Short exercise —
Give every line below again, exactly.

Provided data —
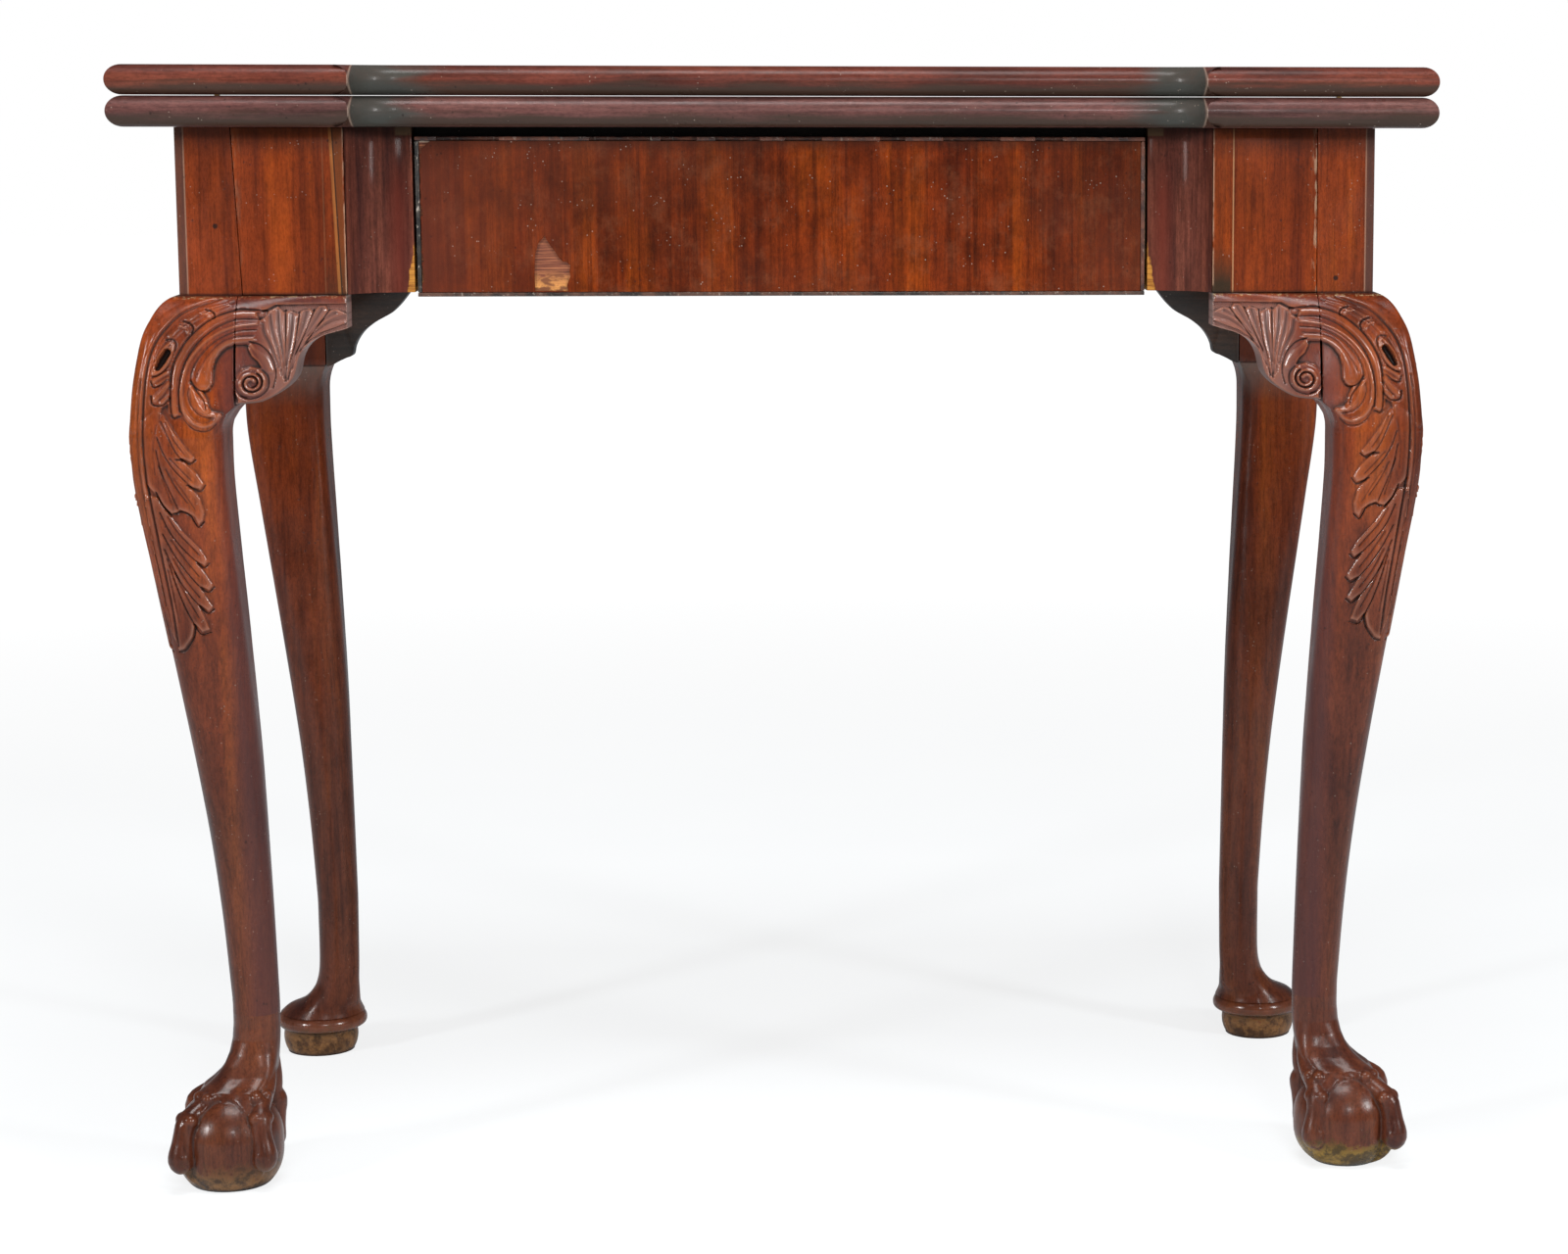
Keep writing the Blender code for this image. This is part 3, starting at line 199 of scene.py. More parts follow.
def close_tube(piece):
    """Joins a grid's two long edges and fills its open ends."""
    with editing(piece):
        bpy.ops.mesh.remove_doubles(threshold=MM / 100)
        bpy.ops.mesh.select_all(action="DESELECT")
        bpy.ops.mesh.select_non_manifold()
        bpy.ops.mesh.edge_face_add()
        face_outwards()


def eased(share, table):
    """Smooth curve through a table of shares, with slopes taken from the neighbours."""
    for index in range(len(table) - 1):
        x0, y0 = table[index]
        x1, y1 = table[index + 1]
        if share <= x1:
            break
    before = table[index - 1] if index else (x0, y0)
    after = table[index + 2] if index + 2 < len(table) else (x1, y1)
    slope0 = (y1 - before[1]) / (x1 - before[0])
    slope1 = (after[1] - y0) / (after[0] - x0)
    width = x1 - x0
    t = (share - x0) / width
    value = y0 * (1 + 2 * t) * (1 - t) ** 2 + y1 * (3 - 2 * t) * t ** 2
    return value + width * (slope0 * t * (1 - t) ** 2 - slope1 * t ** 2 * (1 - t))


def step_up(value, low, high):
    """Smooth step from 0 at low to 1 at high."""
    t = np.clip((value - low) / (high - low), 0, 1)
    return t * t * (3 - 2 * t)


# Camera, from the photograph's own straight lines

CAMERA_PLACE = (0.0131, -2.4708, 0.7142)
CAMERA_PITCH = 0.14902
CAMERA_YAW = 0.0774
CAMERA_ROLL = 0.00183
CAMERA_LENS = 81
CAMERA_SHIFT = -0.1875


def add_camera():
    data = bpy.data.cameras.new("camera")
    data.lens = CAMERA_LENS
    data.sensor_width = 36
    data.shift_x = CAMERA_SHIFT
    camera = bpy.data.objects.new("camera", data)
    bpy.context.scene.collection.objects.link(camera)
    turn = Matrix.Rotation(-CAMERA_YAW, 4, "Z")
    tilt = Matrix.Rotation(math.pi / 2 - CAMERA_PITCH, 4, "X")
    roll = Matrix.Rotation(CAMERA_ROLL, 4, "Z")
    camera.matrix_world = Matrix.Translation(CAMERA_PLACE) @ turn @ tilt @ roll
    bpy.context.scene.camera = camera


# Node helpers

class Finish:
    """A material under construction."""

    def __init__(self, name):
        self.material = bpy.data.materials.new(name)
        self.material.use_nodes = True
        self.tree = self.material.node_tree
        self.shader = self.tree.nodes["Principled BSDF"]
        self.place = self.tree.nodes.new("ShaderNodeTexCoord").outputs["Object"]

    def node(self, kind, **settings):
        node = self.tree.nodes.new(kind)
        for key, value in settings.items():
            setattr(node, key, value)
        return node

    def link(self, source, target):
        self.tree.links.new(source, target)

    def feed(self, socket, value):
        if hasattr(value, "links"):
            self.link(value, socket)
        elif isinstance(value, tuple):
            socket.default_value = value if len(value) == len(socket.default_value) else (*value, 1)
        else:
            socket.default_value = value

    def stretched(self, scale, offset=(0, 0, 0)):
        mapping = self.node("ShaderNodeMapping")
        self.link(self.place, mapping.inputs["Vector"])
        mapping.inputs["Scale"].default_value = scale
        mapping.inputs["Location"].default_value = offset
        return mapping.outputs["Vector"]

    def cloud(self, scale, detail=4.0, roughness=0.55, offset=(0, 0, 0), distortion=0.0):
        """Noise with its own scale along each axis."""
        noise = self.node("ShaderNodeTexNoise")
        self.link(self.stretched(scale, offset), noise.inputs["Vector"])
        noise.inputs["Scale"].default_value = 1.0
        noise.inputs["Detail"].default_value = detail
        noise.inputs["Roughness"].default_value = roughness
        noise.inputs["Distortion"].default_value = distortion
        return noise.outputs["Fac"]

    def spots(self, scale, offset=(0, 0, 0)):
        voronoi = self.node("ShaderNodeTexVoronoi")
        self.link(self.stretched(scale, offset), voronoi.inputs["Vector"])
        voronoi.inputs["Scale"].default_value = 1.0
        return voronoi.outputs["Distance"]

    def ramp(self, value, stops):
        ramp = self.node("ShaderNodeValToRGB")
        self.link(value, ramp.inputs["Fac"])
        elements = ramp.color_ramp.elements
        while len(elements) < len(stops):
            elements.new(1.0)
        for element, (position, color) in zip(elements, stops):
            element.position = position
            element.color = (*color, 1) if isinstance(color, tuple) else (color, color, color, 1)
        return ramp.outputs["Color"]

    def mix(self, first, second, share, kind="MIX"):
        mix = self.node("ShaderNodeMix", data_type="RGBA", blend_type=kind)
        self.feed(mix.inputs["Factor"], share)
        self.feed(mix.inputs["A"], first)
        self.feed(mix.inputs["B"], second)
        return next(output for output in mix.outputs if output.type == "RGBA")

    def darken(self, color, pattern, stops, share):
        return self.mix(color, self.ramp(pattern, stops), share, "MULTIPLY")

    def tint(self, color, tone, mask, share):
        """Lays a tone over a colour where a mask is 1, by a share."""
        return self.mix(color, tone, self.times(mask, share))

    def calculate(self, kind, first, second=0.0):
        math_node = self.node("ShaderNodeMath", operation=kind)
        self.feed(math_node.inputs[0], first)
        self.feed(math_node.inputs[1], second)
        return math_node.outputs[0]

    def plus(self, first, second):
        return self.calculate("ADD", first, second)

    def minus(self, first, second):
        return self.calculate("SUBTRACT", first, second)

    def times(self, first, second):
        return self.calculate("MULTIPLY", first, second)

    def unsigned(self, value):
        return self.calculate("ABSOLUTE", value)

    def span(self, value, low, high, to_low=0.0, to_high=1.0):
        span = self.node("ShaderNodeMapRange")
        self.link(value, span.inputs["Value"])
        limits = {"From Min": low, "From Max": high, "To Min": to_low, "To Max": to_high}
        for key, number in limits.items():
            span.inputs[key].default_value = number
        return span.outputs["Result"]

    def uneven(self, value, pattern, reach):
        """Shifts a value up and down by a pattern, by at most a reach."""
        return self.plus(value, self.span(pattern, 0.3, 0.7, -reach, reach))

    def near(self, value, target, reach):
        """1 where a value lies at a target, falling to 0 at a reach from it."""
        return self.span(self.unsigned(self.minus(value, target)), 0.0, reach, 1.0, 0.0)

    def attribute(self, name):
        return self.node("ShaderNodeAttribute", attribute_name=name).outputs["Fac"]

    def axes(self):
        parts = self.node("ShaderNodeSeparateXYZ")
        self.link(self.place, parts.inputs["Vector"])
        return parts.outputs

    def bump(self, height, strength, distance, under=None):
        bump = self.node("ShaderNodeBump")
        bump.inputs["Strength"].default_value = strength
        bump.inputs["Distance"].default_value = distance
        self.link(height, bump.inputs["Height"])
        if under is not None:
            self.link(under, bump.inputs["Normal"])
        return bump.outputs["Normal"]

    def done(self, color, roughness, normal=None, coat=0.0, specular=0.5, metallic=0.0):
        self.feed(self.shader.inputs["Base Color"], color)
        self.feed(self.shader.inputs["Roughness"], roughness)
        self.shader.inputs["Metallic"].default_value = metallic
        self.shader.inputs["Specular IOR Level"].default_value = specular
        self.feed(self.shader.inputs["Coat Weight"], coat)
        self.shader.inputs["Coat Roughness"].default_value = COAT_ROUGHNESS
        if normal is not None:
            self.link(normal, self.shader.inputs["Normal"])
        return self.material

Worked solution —
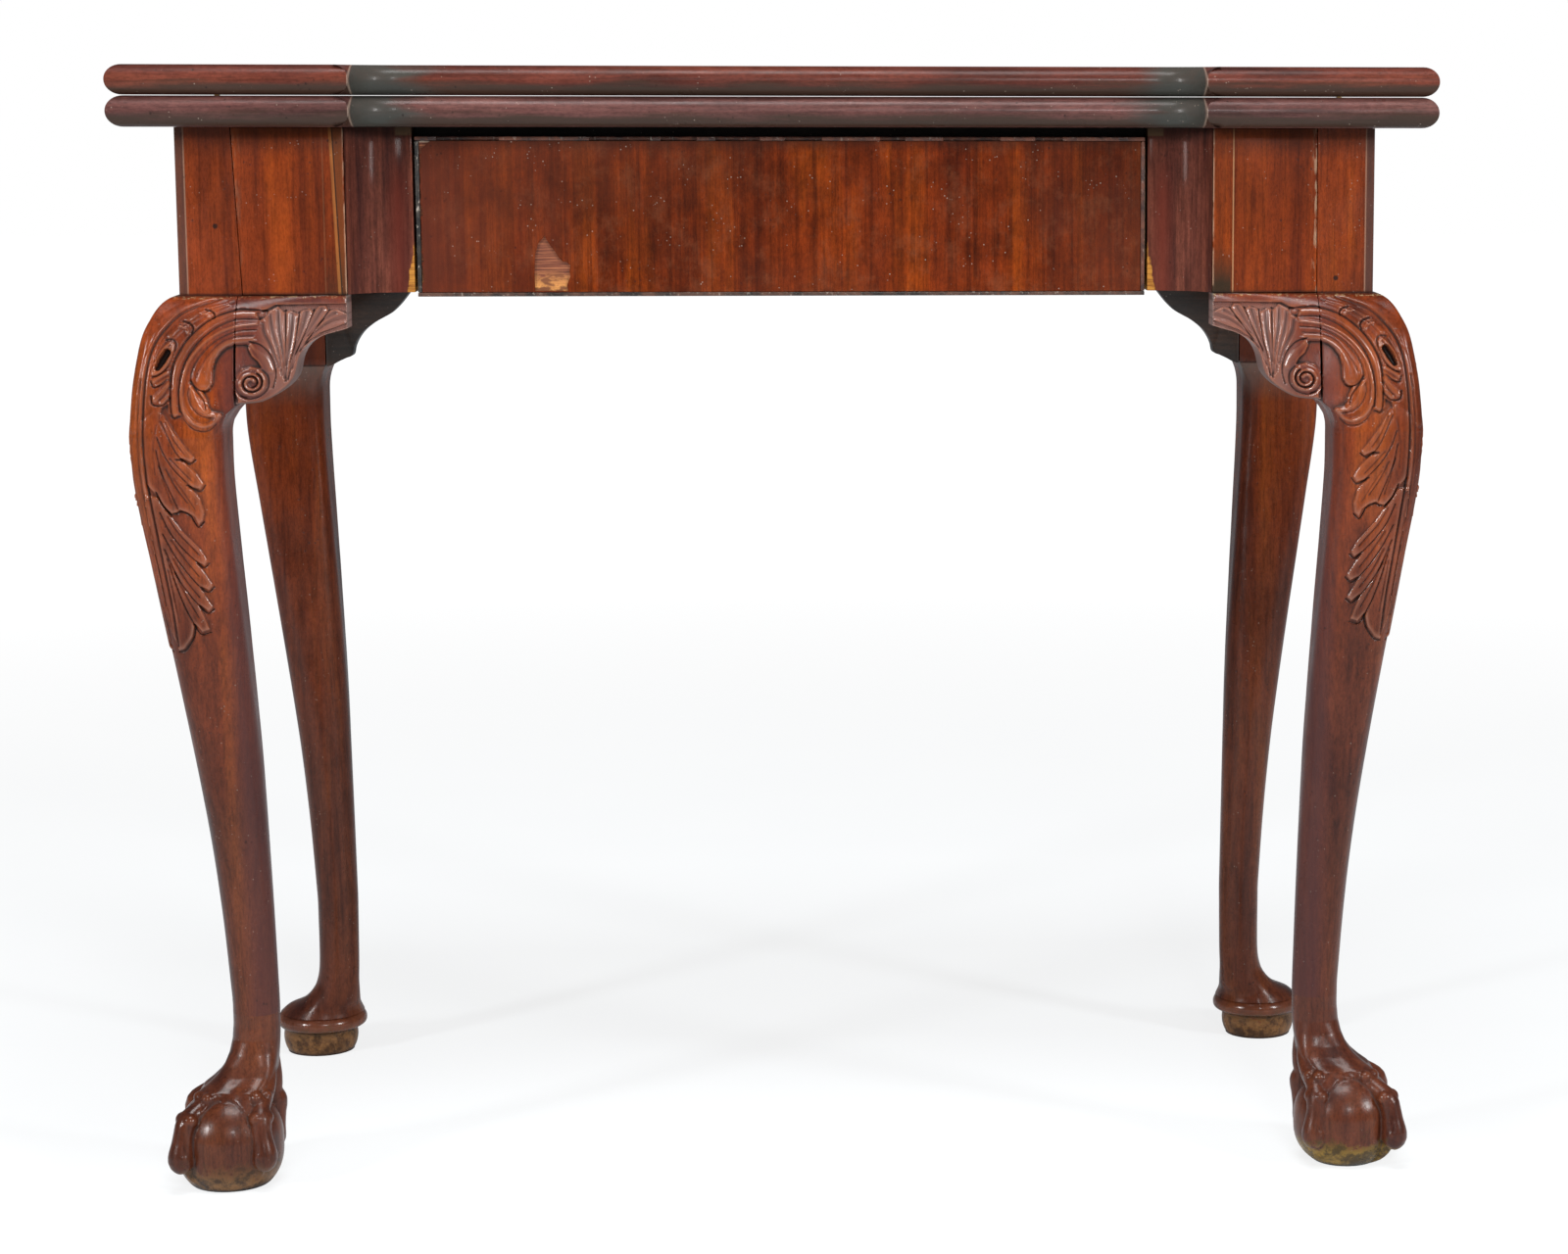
Keep writing the Blender code for this image. This is part 3, starting at line 199 of scene.py. More parts follow.
def close_tube(piece):
    """Joins a grid's two long edges and fills its open ends."""
    with editing(piece):
        bpy.ops.mesh.remove_doubles(threshold=MM / 100)
        bpy.ops.mesh.select_all(action="DESELECT")
        bpy.ops.mesh.select_non_manifold()
        bpy.ops.mesh.edge_face_add()
        face_outwards()


def eased(share, table):
    """Smooth curve through a table of shares, with slopes taken from the neighbours."""
    for index in range(len(table) - 1):
        x0, y0 = table[index]
        x1, y1 = table[index + 1]
        if share <= x1:
            break
    before = table[index - 1] if index else (x0, y0)
    after = table[index + 2] if index + 2 < len(table) else (x1, y1)
    slope0 = (y1 - before[1]) / (x1 - before[0])
    slope1 = (after[1] - y0) / (after[0] - x0)
    width = x1 - x0
    t = (share - x0) / width
    value = y0 * (1 + 2 * t) * (1 - t) ** 2 + y1 * (3 - 2 * t) * t ** 2
    return value + width * (slope0 * t * (1 - t) ** 2 - slope1 * t ** 2 * (1 - t))


def step_up(value, low, high):
    """Smooth step from 0 at low to 1 at high."""
    t = np.clip((value - low) / (high - low), 0, 1)
    return t * t * (3 - 2 * t)


# Camera, from the photograph's own straight lines

CAMERA_PLACE = (0.0131, -2.4708, 0.7142)
CAMERA_PITCH = 0.14902
CAMERA_YAW = 0.0774
CAMERA_ROLL = 0.00183
CAMERA_LENS = 81
CAMERA_SHIFT = -0.1875


def add_camera():
    data = bpy.data.cameras.new("camera")
    data.lens = CAMERA_LENS
    data.sensor_width = 36
    data.shift_x = CAMERA_SHIFT
    camera = bpy.data.objects.new("camera", data)
    bpy.context.scene.collection.objects.link(camera)
    turn = Matrix.Rotation(-CAMERA_YAW, 4, "Z")
    tilt = Matrix.Rotation(math.pi / 2 - CAMERA_PITCH, 4, "X")
    roll = Matrix.Rotation(CAMERA_ROLL, 4, "Z")
    camera.matrix_world = Matrix.Translation(CAMERA_PLACE) @ turn @ tilt @ roll
    bpy.context.scene.camera = camera


# Node helpers

class Finish:
    """A material under construction."""

    def __init__(self, name):
        self.material = bpy.data.materials.new(name)
        self.material.use_nodes = True
        self.tree = self.material.node_tree
        self.shader = self.tree.nodes["Principled BSDF"]
        self.place = self.tree.nodes.new("ShaderNodeTexCoord").outputs["Object"]

    def node(self, kind, **settings):
        node = self.tree.nodes.new(kind)
        for key, value in settings.items():
            setattr(node, key, value)
        return node

    def link(self, source, target):
        self.tree.links.new(source, target)

    def feed(self, socket, value):
        if hasattr(value, "links"):
            self.link(value, socket)
        elif isinstance(value, tuple):
            socket.default_value = value if len(value) == len(socket.default_value) else (*value, 1)
        else:
            socket.default_value = value

    def stretched(self, scale, offset=(0, 0, 0)):
        mapping = self.node("ShaderNodeMapping")
        self.link(self.place, mapping.inputs["Vector"])
        mapping.inputs["Scale"].default_value = scale
        mapping.inputs["Location"].default_value = offset
        return mapping.outputs["Vector"]

    def cloud(self, scale, detail=4.0, roughness=0.55, offset=(0, 0, 0), distortion=0.0):
        """Noise with its own scale along each axis."""
        noise = self.node("ShaderNodeTexNoise")
        self.link(self.stretched(scale, offset), noise.inputs["Vector"])
        noise.inputs["Scale"].default_value = 1.0
        noise.inputs["Detail"].default_value = detail
        noise.inputs["Roughness"].default_value = roughness
        noise.inputs["Distortion"].default_value = distortion
        return noise.outputs["Fac"]

    def spots(self, scale, offset=(0, 0, 0)):
        voronoi = self.node("ShaderNodeTexVoronoi")
        self.link(self.stretched(scale, offset), voronoi.inputs["Vector"])
        voronoi.inputs["Scale"].default_value = 1.0
        return voronoi.outputs["Distance"]

    def ramp(self, value, stops):
        ramp = self.node("ShaderNodeValToRGB")
        self.link(value, ramp.inputs["Fac"])
        elements = ramp.color_ramp.elements
        while len(elements) < len(stops):
            elements.new(1.0)
        for element, (position, color) in zip(elements, stops):
            element.position = position
            element.color = (*color, 1) if isinstance(color, tuple) else (color, color, color, 1)
        return ramp.outputs["Color"]

    def mix(self, first, second, share, kind="MIX"):
        mix = self.node("ShaderNodeMix", data_type="RGBA", blend_type=kind)
        self.feed(mix.inputs["Factor"], share)
        self.feed(mix.inputs["A"], first)
        self.feed(mix.inputs["B"], second)
        return next(output for output in mix.outputs if output.type == "RGBA")

    def darken(self, color, pattern, stops, share):
        return self.mix(color, self.ramp(pattern, stops), share, "MULTIPLY")

    def tint(self, color, tone, mask, share):
        """Lays a tone over a colour where a mask is 1, by a share."""
        return self.mix(color, tone, self.times(mask, share))

    def calculate(self, kind, first, second=0.0):
        math_node = self.node("ShaderNodeMath", operation=kind)
        self.feed(math_node.inputs[0], first)
        self.feed(math_node.inputs[1], second)
        return math_node.outputs[0]

    def plus(self, first, second):
        return self.calculate("ADD", first, second)

    def minus(self, first, second):
        return self.calculate("SUBTRACT", first, second)

    def times(self, first, second):
        return self.calculate("MULTIPLY", first, second)

    def unsigned(self, value):
        return self.calculate("ABSOLUTE", value)

    def span(self, value, low, high, to_low=0.0, to_high=1.0):
        span = self.node("ShaderNodeMapRange")
        self.link(value, span.inputs["Value"])
        limits = {"From Min": low, "From Max": high, "To Min": to_low, "To Max": to_high}
        for key, number in limits.items():
            span.inputs[key].default_value = number
        return span.outputs["Result"]

    def uneven(self, value, pattern, reach):
        """Shifts a value up and down by a pattern, by at most a reach."""
        return self.plus(value, self.span(pattern, 0.3, 0.7, -reach, reach))

    def near(self, value, target, reach):
        """1 where a value lies at a target, falling to 0 at a reach from it."""
        return self.span(self.unsigned(self.minus(value, target)), 0.0, reach, 1.0, 0.0)

    def attribute(self, name):
        return self.node("ShaderNodeAttribute", attribute_name=name).outputs["Fac"]

    def axes(self):
        parts = self.node("ShaderNodeSeparateXYZ")
        self.link(self.place, parts.inputs["Vector"])
        return parts.outputs

    def bump(self, height, strength, distance, under=None):
        bump = self.node("ShaderNodeBump")
        bump.inputs["Strength"].default_value = strength
        bump.inputs["Distance"].default_value = distance
        self.link(height, bump.inputs["Height"])
        if under is not None:
            self.link(under, bump.inputs["Normal"])
        return bump.outputs["Normal"]

    def done(self, color, roughness, normal=None, coat=0.0, specular=0.5, metallic=0.0):
        self.feed(self.shader.inputs["Base Color"], color)
        self.feed(self.shader.inputs["Roughness"], roughness)
        self.shader.inputs["Metallic"].default_value = metallic
        self.shader.inputs["Specular IOR Level"].default_value = specular
        self.feed(self.shader.inputs["Coat Weight"], coat)
        self.shader.inputs["Coat Roughness"].default_value = COAT_ROUGHNESS
        if normal is not None:
            self.link(normal, self.shader.inputs["Normal"])
        return self.material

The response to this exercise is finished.